2. The method of claim 1 wherein the satellite comprises a low earth orbit satellite.
3. The method of claim 1 wherein the satellite transmits the signal in a beam having a beam footprint smaller than footprint of the satellite.
4. The method of claim 1 wherein the satellite broadcasts the signal with a peak power less than an average power.
5. The method of claim 1 wherein the satellite broadcasts the signal as a burst transmission.
6. The method of claim 1 wherein the unpredictable characteristic is ephemeris or satellite clock error.
7. The method of claim 1 wherein the unpredictable characteristic is a waveform characteristic.
8. The method of claim 1 wherein the unpredictable characteristic is at least some symbols of an N-PSK signal.
9. The method of claim 1 wherein approximating comprises creating a replica signal and wherein determining comprises finding an alignment of the signal in samples.
10. The method of claim 1 wherein the receiver approximates and determines.
11. The method of claim 1 wherein approximating comprises generating a replica signal from the aiding information comprising satellite position, satellite velocity, and signal modulation, the satellite position, satellite velocity, and signal modulation sourced from terrestrial communication, wherein the signal broadcast from the satellite has the signal modulation.
12. The method of claim 11 wherein the aiding information is received from a server by the receiver via the terrestrial communication.
13. The method of claim 11 wherein approximating comprises generating a replica signal and wherein determining comprises correlating the replica signal with the signal, a correlation peak indicating a clock bias.
14. The method of claim 11 wherein approximating comprises generating a replica signal and wherein determining comprises correlating the replica signal with the signal, a peak of a sum of correlation curves indicating a clock bias.

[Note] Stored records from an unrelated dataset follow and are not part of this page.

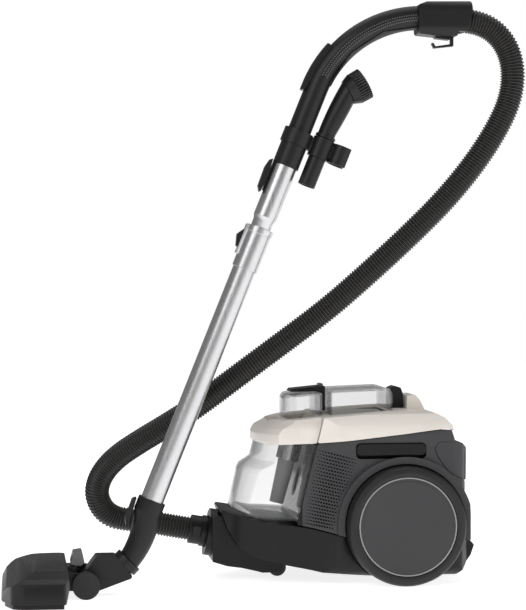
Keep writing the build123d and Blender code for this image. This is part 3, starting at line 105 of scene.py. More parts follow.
class Graph:
    """The node tree of one material, written through a few plain methods."""

    def __init__(self, name: str) -> None:
        """Start an empty node material.

        Args:
            name: The material's name.
        """
        self.material = bpy.data.materials.new(name)
        self.material.use_nodes = True
        self.tree = self.material.node_tree
        self.tree.nodes.clear()
        self.out = self.tree.nodes.new("ShaderNodeOutputMaterial")
        self.coords: Optional[bpy.types.Node] = None

    def node(self, kind: str, settings: Optional[dict] = None, **inputs: object) -> bpy.types.Node:
        """Add a node, set it up and fill its sockets.

        Args:
            kind: The node's type.
            settings: Attributes that are set before the sockets; "stops" fills a colour ramp.
            inputs: Values or links by socket name, with underscores for spaces.

        Returns:
            The new node.
        """
        made = self.tree.nodes.new(kind)
        for key, value in (settings or {}).items():
            if key == "stops":
                self._fill_ramp(made, value)
            else:
                setattr(made, key, value)
        for key, value in inputs.items():
            self.feed(made.inputs[key.replace("_", " ")], value)
        return made

    @staticmethod
    def _fill_ramp(node: bpy.types.Node, stops: Sequence[tuple[float, Sequence[float]]]) -> None:
        """Write a colour ramp's stops."""
        ramp = node.color_ramp
        while len(ramp.elements) < len(stops):
            ramp.elements.new(1.0)
        for element, (place, colour) in zip(ramp.elements, stops):
            element.position = place
            element.color = (*colour, 1.0) if len(colour) == 3 else tuple(colour)

    def feed(self, socket: bpy.types.NodeSocket, value: object) -> None:
        """Link a value into a socket, or set the socket to a number or colour."""
        if isinstance(value, Value):
            self.tree.links.new(value.socket, socket)
        elif isinstance(value, (tuple, list)) and socket.type == "RGBA" and len(value) == 3:
            socket.default_value = (*value, 1.0)
        else:
            socket.default_value = value

    def math(self, operation: str, first: Operand, second: Operand = 0.0) -> Value:
        """A Math node on two values."""
        made = self.tree.nodes.new("ShaderNodeMath")
        made.operation = operation
        self.feed(made.inputs[0], first)
        self.feed(made.inputs[1], second)
        return Value(self, made.outputs[0])

    def objectspace(self, scale: Sequence[float] = (1, 1, 1), turn: Sequence[float] = (0, 0, 0)) -> Value:
        """Object coordinates, stretched by scale and turned in degrees."""
        if self.coords is None:
            self.coords = self.node("ShaderNodeTexCoord")
        angles = [math.radians(angle) for angle in turn]
        mapping = self.node("ShaderNodeMapping", None, Vector=Value(self, self.coords.outputs["Object"]))
        mapping.inputs["Rotation"].default_value = angles
        mapping.inputs["Scale"].default_value = scale
        return Value(self, mapping.outputs[0])

    def noise(self, where: Value, scale: float, detail: float = 3.0, rough: float = 0.55) -> Value:
        """A noise value from 0 to 1."""
        made = self.node("ShaderNodeTexNoise", None,
                         Vector=where, Scale=scale, Detail=detail, Roughness=rough)
        return Value(self, made.outputs[0])

    def ramp(self, value: Value, stops: Sequence[tuple[float, Sequence[float]]]) -> Value:
        """A colour ramp on a value."""
        made = self.node("ShaderNodeValToRGB", {"stops": stops}, Fac=value)
        return Value(self, made.outputs[0])

    def mix(self, share: Operand, first: object, second: object) -> Value:
        """A colour between two colours."""
        made = self.tree.nodes.new("ShaderNodeMix")
        made.data_type = "RGBA"
        self.feed(made.inputs[0], share)
        self.feed(made.inputs[6], first)
        self.feed(made.inputs[7], second)
        return Value(self, made.outputs[2])

    def bump(self, height: Value, strength: float, distance: float) -> Value:
        """A Bump node's normal."""
        made = self.node("ShaderNodeBump", None, Height=height, Strength=strength, Distance=distance)
        return Value(self, made.outputs[0])

    def surface(self, fixed: dict, **varying: Value) -> bpy.types.Material:
        """Close the material with a Principled shader.

        Args:
            fixed: Numbers and colours set on the shader's own sockets.
            varying: Linked values by socket name, with underscores for spaces.

        Returns:
            The finished material.
        """
        shader = self.node("ShaderNodeBsdfPrincipled", None, **varying)
        for key, value in fixed.items():
            self.feed(shader.inputs[key], value)
        self.tree.links.new(shader.outputs[0], self.out.inputs["Surface"])
        return self.material


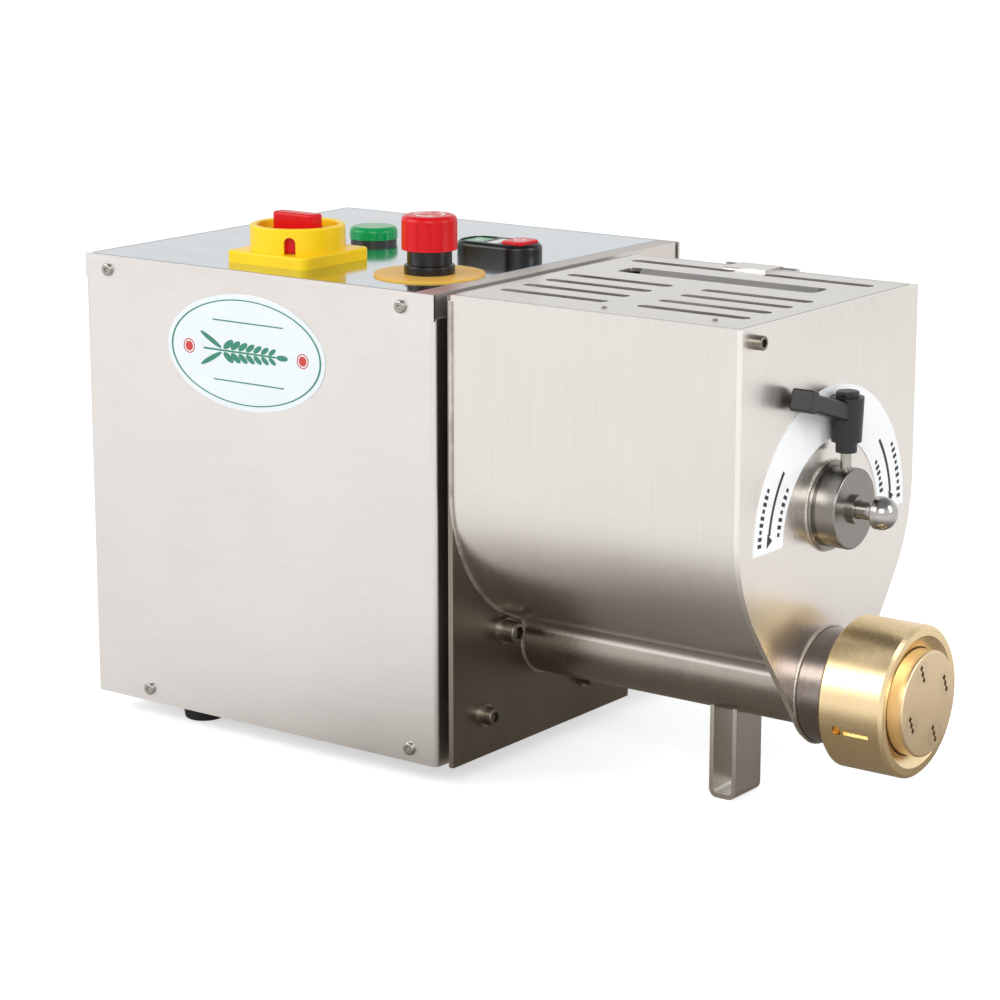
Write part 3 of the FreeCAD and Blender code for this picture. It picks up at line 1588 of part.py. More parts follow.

15. The method of claim 1 further comprising receiving the aiding information from a server, a first receiver, or a prior received satellite signal;
wherein receiving comprises receiving the signal from the satellite, wherein (1) the satellite is a low earth orbit satellite, (2) the signal is a burst transmission, and/or (3) the signal is in a beam smaller than a total transmission footprint of the satellite; and
wherein determining comprises determining the time and/or location of the receiver from the signal and the approximated at least one unpredictable characteristic, the assistance data assisting in a search to match the signal.
16. The method of claim 1 wherein a server approximates and determines and communicates the time and/or location to the receiver.
17. The method of claim 1 further comprising receiving the aiding information prior to the signal broadcast.
18. The method of claim 1 further comprising receiving the aiding information after the signal broadcast.
19. The method of claim 1 further comprising receiving the aiding information from a server with knowledge of the broadcast from a broadcast provider.
20. The method of claim 1 further comprising receiving the aiding information from another receiver.
21. The method of claim 1 further comprising receiving the aiding information as data received by the receiver while the receiver was in a better reception environment than a current reception environment.
22. A system for assisting satellite time and/or location, the system comprising:
a receiver configured to receive a signal from a satellite, the signal having a high peak power flux density and including at least one characteristic unpredictable from the signal by the receiver; and
a processor configured to approximate the at least one unpredictable characteristic of the signal based on aiding information and to determine time and/or location of the receiver from the signal and the approximation of at least one unpredictable characteristic of the signal.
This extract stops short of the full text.